Monday, February 23, 2009

The Stimulus Might Actually Kill Banks Due to a Dodd Amendment?

Here we go again with more incompetence from the Head of the Senate Banking Committee. I think this may make that sweetheart Countrywide mortgage scandal look like small potatoes.

As part of Senator Dodd’s last-minute amendment about executive compensation, he put in a provision making it easier for the banks to pay back the TARP money to the government.
This is directly from the bill signed into law:


“…the Secretary shall permit a TARP recipient to repay any assistance previously provided under the TARP without regard to whether the financial institution has replaced such funds from any other source…”

Under the old TARP rules, a bank could only give the money back after it had replaced it with other capital, presumably raised from private investors. With the above words, that requirement is gone.

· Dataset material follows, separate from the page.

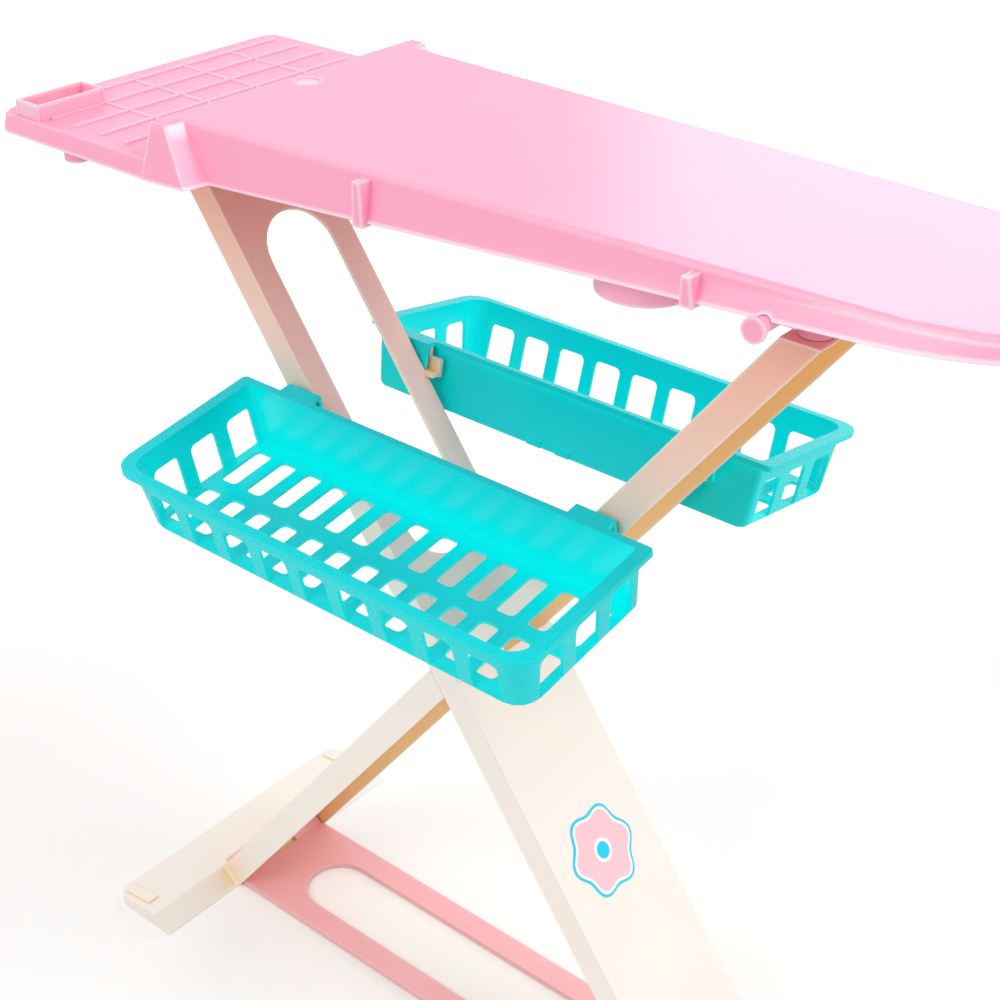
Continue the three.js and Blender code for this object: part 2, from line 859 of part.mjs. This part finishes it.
function stretcherSolid() {
  const end = -footInnerX - gap;
  const half = stretcher.halfWidth;
  const radius = stretcher.cornerRadius;
  const top = stretcher.bottom + stretcher.thickness;
  const outline = roundedRectangle(
    -end, end, -half, half, [radius, radius, radius, radius], stretcher.cornerSteps,
  );
  const slot = roundEndedSlot(
    -stretcher.slotEndX, stretcher.slotEndX, stretcher.slotHalfWidth, stretcher.slotSteps,
  );
  let solid = plate(outline, stretcher.bottom, top)
    .subtract(plate(slot, stretcher.bottom - overrun, top + overrun));
  const away = [gap, gap + stretcher.tongue];
  const alongAt = (distance, height) => (height - distance * legSine) / legCosine;
  const tip = leg.depth + stretcher.tonguePoke;
  const section = [
    besideWall(away[0], alongAt(away[0], stretcher.bottom)),
    [footInnerX + overrun, stretcher.bottom],
    [footInnerX + overrun, top - weld],
    besideWall(away[1], alongAt(away[1], top - weld)),
    besideWall(away[1], tip),
    besideWall(away[0], tip),
  ];
  const mirrored = section.map(([x, z]) => [-x, z]);
  const y0 = stretcher.tongueInnerY;
  const y1 = y0 + stretcher.tongueWidth;
  for (const shape of [section, mirrored]) {
    solid = solid.add(slab(shape, y0, y1)).add(slab(shape, -y1, -y0));
  }
  return solid;
}

// Baskets

// Horizontal ring of a basket's wall, drawn in from the outside by its thickness and a fillet
function basketRing(height, wall, shrink, back) {
  const share = -height / basket.depth;
  const half = basket.length / 2 - basket.flangeEnd - basket.endTaper * share - shrink - wall;
  const front = basket.width - basket.flangeFront - basket.frontTaper * share - shrink - wall;
  const radius = basket.cornerRadius - wall - shrink;
  const small = basket.backCornerRadius;
  const outline = roundedRectangle(
    -half, half, back, front, [small, small, radius, radius], basket.cornerSteps,
  );
  return outline.map(([x, y]) => [x, y, height]);
}

function basketSkin(wall, floor, back, top) {
  const radius = basket.bottomRadius - wall;
  const rings = [];
  for (let i = 0; i <= basket.bottomSteps; i += 1) {
    const angle = (Math.PI / 2) * (i / basket.bottomSteps);
    const height = floor - basket.depth + radius * (1 - Math.cos(angle));
    rings.push(basketRing(height, wall, radius * (1 - Math.sin(angle)), back));
  }
  rings.push(basketRing(top, wall, 0, back));
  return loft(rings);
}

// Opening with rounded upper corners in a wall, down to the floor, as [across, height]
function wallOpening(centre, width) {
  const half = width / 2;
  const radius = basket.openingRadius;
  const top = -basket.topBand;
  const low = basket.floor - basket.depth;
  return [
    [centre - half, low], [centre + half, low],
    ...arc(centre + half - radius, top - radius, radius, 0, Math.PI / 2, basket.cornerSteps),
    ...arc(centre - half + radius, top - radius, radius, Math.PI / 2, Math.PI, basket.cornerSteps),
  ];
}

function basketOpenings() {
  const cuts = [];
  const floorFront = basket.width - basket.flangeFront - basket.frontTaper;
  const front = [floorFront - basket.openingReach, basket.width + overrun];
  for (let i = 0; i < basket.frontOpenings; i += 1) {
    const x = (i - (basket.frontOpenings - 1) / 2) * basket.frontPitch;
    cuts.push(slab(wallOpening(x, basket.frontOpening), ...front));
  }
  const floorEnd = basket.length / 2 - basket.flangeEnd - basket.endTaper;
  const end = [floorEnd - basket.openingReach, basket.length / 2 + overrun];
  for (let i = 0; i < basket.endOpenings; i += 1) {
    const y = basket.endMiddle + (i - (basket.endOpenings - 1) / 2) * basket.endPitch;
    const outline = wallOpening(y, basket.endOpening);
    cuts.push(panel(outline, end[0], end[1]));
    cuts.push(panel(outline, -end[1], -end[0]));
  }
  return cuts;
}

function basketSlots() {
  const cuts = [];
  const r = basket.slotRadius;
  const half = basket.slotWidth / 2;
  for (const start of basket.slotRowStarts) {
    for (let i = 0; i < basket.slotColumns; i += 1) {
      const x = (i - (basket.slotColumns - 1) / 2) * basket.slotPitch;
      const outline = roundedRectangle(x - half, x + half, start, start + basket.slotLength, [r, r, r, r], 2);
      cuts.push(plate(outline, -basket.depth - overrun, basket.floor - basket.depth + weld));
    }
  }
  return cuts;
}

function basketSolid() {
  const half = basket.length / 2;
  const round = basket.cornerRadius;
  const small = basket.backCornerRadius;
  const rim = roundedRectangle(
    -half, half, -basket.flangeBack, basket.width, [small, small, round, round], basket.cornerSteps,
  );
  const underside = plate(
    inset(rim, basket.lipWidth), -basket.lipHeight - overrun, -basket.flange,
  );
  const flange = plate(rim, -basket.lipHeight, 0).subtract(underside);
  const features = [flange, basketSkin(0, 0, 0, -weld)];
  for (const side of [-1, 1]) {
    const middle = side * (hangX + basket.hookShift);
    const x0 = middle - basket.hookWidth / 2;
    const x1 = middle + basket.hookWidth / 2;
    const tip = -basket.hookReach;
    const inside = tip + basket.hookPlate;
    const hook = [
      [tip, -basket.hookDrop], [inside, -basket.hookDrop], [inside, -basket.hookPlate],
      [weld, -basket.hookPlate], [weld, 0], [tip, 0],
    ];
    features.push(panel(hook, x0, x1));
    const nub = (side * basket.nubSpacing) / 2;
    const nubHalf = basket.nubWidth / 2;
    features.push(box(
      nub - nubHalf, nub + nubHalf, -basket.nubProud, weld, -basket.depth, basket.lipHeight - basket.depth,
    ));
  }
  let solid = union(features).subtract(basketSkin(basket.wall, basket.floor, basket.wall, overrun));
  for (const cut of [...basketOpenings(), ...basketSlots()]) solid = solid.subtract(cut);
  return solid;
}

// Small pieces

function pegSolid() {
  const front = pegSkirtY + peg.proud;
  const head = front - peg.headThickness;
  const geometry = alongY([
    [0, pegRoot], [peg.stemRadius, pegRoot], [peg.stemRadius, head - peg.flare],
    [peg.headRadius, head], [peg.headRadius, front], [0, front],
  ], peg.sides);
  geometry.translate(peg.x, 0, pegZ);
  return toSolid(geometry);
}

function screwSolid(x, y) {
  const headTop = leg.topHeight - leg.topPlate - gap;
  const tip = bossBottom + screw.length - gap;
  const geometry = turned([
    [0, headTop - screw.headHeight], [screw.headRadius, headTop - screw.headHeight],
    [screw.headRadius, headTop], [screw.shankRadius, headTop], [screw.shankRadius, tip], [0, tip],
  ], screw.sides);
  geometry.translate(x, y, 0);
  return toSolid(geometry);
}

function stickerSolid() {
  const outline = Array.from({ length: sticker.steps }, (_, i) => {
    const angle = (2 * Math.PI * i) / sticker.steps;
    const radius = sticker.radius + sticker.scallop * (Math.cos(sticker.petals * angle) - 1) / 2;
    return [radius * Math.cos(angle) - sticker.across, sticker.along + radius * Math.sin(angle)];
  });
  const face = upperFace - gap;
  return panel(outline, face - sticker.thickness, face, alongLeg);
}

// Assembly

function piece(name, solid, look) {
  const mesh = new THREE.Mesh(toGeometry(solid), new THREE.MeshStandardMaterial(look));
  mesh.name = name;
  return mesh;
}

const model = new THREE.Group();
model.name = 'toy_ironing_board';
const assembly = new THREE.Group();
assembly.name = 'assembly';
assembly.position.x = -(board.noseX + rest.endX) / 2;
model.add(assembly);

const restLeg = new THREE.Group();
restLeg.name = 'rest_side';
restLeg.rotation.z = Math.PI;
restLeg.add(piece('leg_slotted', legSolid(true), finish.cream));
restLeg.add(piece('flower_sticker', stickerSolid(), finish.print));

const basketNear = piece('basket_near', basketSolid(), finish.turquoise);
basketNear.rotation.set(tilt, 0, Math.PI);
basketNear.position.set(0, -basketY, basket.rimHeight);
const basketFar = piece('basket_far', basketSolid(), finish.turquoise);
basketFar.rotation.x = -tilt;
basketFar.position.set(0, basketY, basket.rimHeight);

assembly.add(
  piece('board_top', boardTop(), finish.pink),
  restLeg,
  piece('leg_plain', legSolid(false), finish.cream),
  piece('stretcher', stretcherSolid(), finish.coral),
  basketNear,
  basketFar,
  piece('garment_peg', pegSolid(), finish.pink),
);
for (const [end, x] of [['nose', screwX], ['rest', -screwX]]) {
  for (const [side, y] of [['near', -screw.spacing / 2], ['far', screw.spacing / 2]]) {
    assembly.add(piece(`screw_${end}_${side}`, screwSolid(x, y), finish.steel));
  }
}

export default model;
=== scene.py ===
"""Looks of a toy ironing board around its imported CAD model, seen from the photograph's viewpoint."""

import math

import bmesh
import bpy
from mathutils import Matrix, Vector


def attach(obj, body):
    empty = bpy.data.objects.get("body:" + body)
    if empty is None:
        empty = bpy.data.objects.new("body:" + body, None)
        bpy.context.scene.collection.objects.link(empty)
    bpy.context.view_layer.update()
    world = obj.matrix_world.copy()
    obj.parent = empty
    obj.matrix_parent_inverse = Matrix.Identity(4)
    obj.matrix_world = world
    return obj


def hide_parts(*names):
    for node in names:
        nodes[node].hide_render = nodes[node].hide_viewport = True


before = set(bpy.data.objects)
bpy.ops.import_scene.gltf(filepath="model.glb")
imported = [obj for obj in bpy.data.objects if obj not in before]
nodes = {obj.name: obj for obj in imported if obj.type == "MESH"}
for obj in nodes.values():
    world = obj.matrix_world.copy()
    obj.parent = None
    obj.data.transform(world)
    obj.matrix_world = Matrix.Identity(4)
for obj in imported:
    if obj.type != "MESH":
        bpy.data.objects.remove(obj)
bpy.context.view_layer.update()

MM = 0.001
WHITE = (1, 1, 1)

# The photograph's camera, fitted to the object. Pixels count on a 1000 x 1000 frame.
AZIMUTH = 40.11
ELEVATION = 26.23
ROLL = 0.52
DISTANCE = 1050.84 * MM
TARGET = Vector((-69.91, 0, 458.87)) * MM
FOCAL_PIXELS = 1808.38
CENTRE_PIXEL = (456.72, 366.95)
FRAME_PIXELS = 1000
SENSOR = 36.0
CLIP_NEAR = 0.05
CLIP_FAR = 20

# Lamps: name, place and aim in metres, width, height, watts, colour
LAMPS = (
    ("key", (1.9, 0.6, 2.3), (0, 0, 0.4), 1.25, 1.25, 28, (1, 0.99, 0.99)),
    ("back", (-0.5, 2.35, 1.65), (0, 0, 0.6), 1.9, 0.9, 11, (1, 1, 0.99)),
    ("left", (-2.5, -0.3, 1.6), (-0.1, 0, 0.3), 1.6, 1.6, 10, (1, 0.99, 0.99)),
    ("front", (-0.2, -2.2, 2.2), (0, 0, 0.4), 1.7, 1.7, 22, (1, 0.98, 0.96)),
)
WORLD_COLOUR = (1.0, 0.985, 0.975)
WORLD_STRENGTH = 0.6

# The floor: its colour to the camera and to the light it throws back, and the white glow that takes
# over with the distance from the middle
FLOOR_REACH = 6.0
FLOOR_SEEN = (0.93, 0.92, 0.915)
FLOOR_THROWN = (0.86, 0.84, 0.82)
GLOW_STARTS = 0.6
GLOW_ENDS = 2.4
GLOW_NEAR = 0.1
GLOW_FAR = 0.9

# Moulded plastic: noise scales per metre, bump strengths and depths
FLOW_SCALE = 16.0
FLOW_DISTORTION = 0.6
WAVE_SCALE = 22.0
WAVE_STRENGTH = 0.08
WAVE_DEPTH = 1.5 * MM
SKIN_SCALE = 900.0
SKIN_STRENGTH = 0.07
SKIN_DEPTH = 0.03 * MM
ROUGHNESS_SPREAD = 0.15
# Painted glow: between these two levels the plastic is painted paler where it is thin, for light that
# shines through it and along its edges
THIN_GLOW_FULL = 0.55           # openness inside the plastic at which it is at its palest
THIN_GLOW_NONE = 0.95           # and at which it isn't paler at all
BEVEL_SAMPLES = 6
OPENNESS_SAMPLES = 8

# Screws
STEEL_COLOUR = (0.55, 0.56, 0.58)
STEEL_ROUGHNESS = (0.25, 0.45)
SCRATCH_SCALE = 1400.0

# Smoothing of the CAD meshes
WELD = 0.02 * MM
SHARP_ANGLE = math.radians(33)

# The legs' lean and the flower's place on the slotted leg, as in the CAD
LEG_ANGLE = math.radians(53.4)
CROSSING = Vector((-40, 0, 278.3)) * MM
FLOWER_ALONG = -142 * MM
FLOWER_ACROSS = -2 * MM
FLOWER_RADIUS = 28 * MM
FLOWER_SCALLOP = 4.2 * MM
FLOWER_PETALS = 6
FLOWER_STEPS = 180
EYE_GAP_RADIUS = 7.4 * MM
EYE_RADIUS = 5.2 * MM
PRINT_SCALE = 700.0
PRINT_SHADE = 0.96
PRINT_ROUGHNESS = (0.3, 0.4)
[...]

The problem is that Dodd's little claw-back add-on may have changed the nature of the TARP funds. These funds lost their "permanent" status which means that ratings agencies can't use that money to determine capital ratios. The capital ratios are important because the bank needs to maintain them at a certain level or they become insolvent.

Or in a best-case scenario the bank has a endure a credit downgrade which will make their borrowing costs go through the roof. However, if their debt rating is cut by too many levels then they might not be able to borrow at a low enough interest rate in order to stay in business. They might even have covenants on their debt like AIG had that if there rating drops to a certain level you have to close up shop.

So it seems that due to Dodds apparent screwup he may have single-handedly invalidated the TARP moneys ability to keep some banks solvent. And this guy heads the *banking* committee? And this mess-up was added to a last minute "claw-back the bonuses" amendment? I think he may have just clawed-back the ability for the US financial system to stay solvent and thus keep us out of Great Depression 2.

Then you notice that Citi suddenly had to rush back to the government so that they could raise equity to keep their capital ratios at the same level as they were before. I know that they took $45 billion in TARP money and I see that this preferred stock to common stock trade-in scheme is supposed to raise that exact same amount.

If the government converted $45 billion of preferred shares into common stock, Citigroup's ratio would rise to about 3.9 percent from 1.5 percent. There is no consensus on what ratios banks need, but many analysts prefer 5 percent or more.

The thing is that they had that $45 billion in TARP money already on their books but Dodd made it so that it doesn't count toward their credit rating. I think Citi may have rushed into this deal only days after the "stimulus" bill passed so that they don't get the dreaded downgrade of doom from Moodys or S&P.

This is a case-in-point of why Congress needs to read 1000 page bills before they are voted on. You never know when the Head of the Banking Committee might invalidate billions of dollars worth of bail-out money with a single stroke of a pen.